In The Barracks, Pippin drew on memories of World War I. In March 1917, Pippin joined the New York State 15th National Guard, an African American unit that became the 369th Infantry Regiment when it was incorporated into the U.S. Army. Pippin’s entire war experience abroad centered in France. He was wounded and returned to New York in January 1919, yet it was not until 1945 that this crowded, claustrophobic memory of the animal-like existence of war surfaced. Where another artist might have approached the loss of identity that accompanies military service with a bird’s-eye view of numerous soldiers in formation, Pippin was selective. By including a few individual soldiers arranged on a grid, he evoked the painful quashing of identity that war brought on. The painting also serves, however, as a poignant reminder of racial segregation even in the face of battle.

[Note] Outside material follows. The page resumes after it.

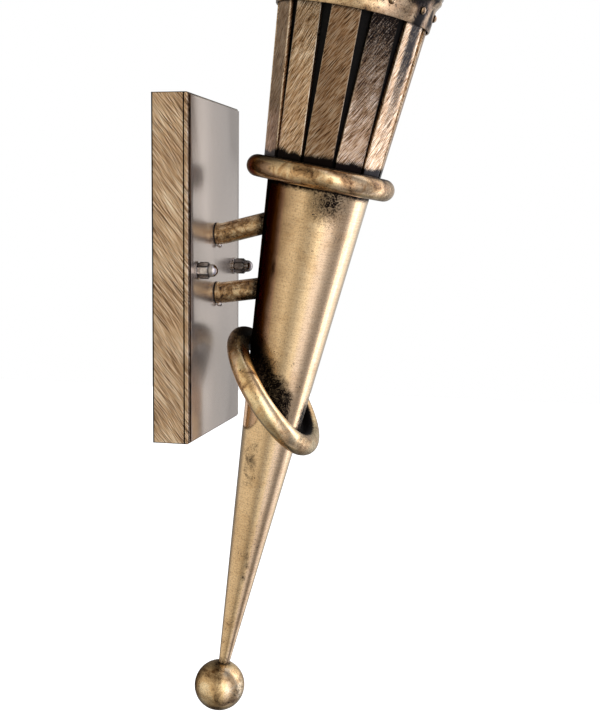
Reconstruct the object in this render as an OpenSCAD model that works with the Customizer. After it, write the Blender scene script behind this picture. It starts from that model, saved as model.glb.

The Barracks is one of Pippin’s most carefully composed paintings. By including an ashen floor in the foreground, Pippin both softened and lightened this painting. This area appears to be lit by an unseen source much stronger than the candlelight by which the men work or read, perhaps a result of Pippin’s method of working at night under a bright light. Both the eerie light and the wide perspective that interrupts the sense of spatial continuity, detach the scene from the viewer’s space, evoking a universal image of the forlorn monotony of soldier’s lives in wartime.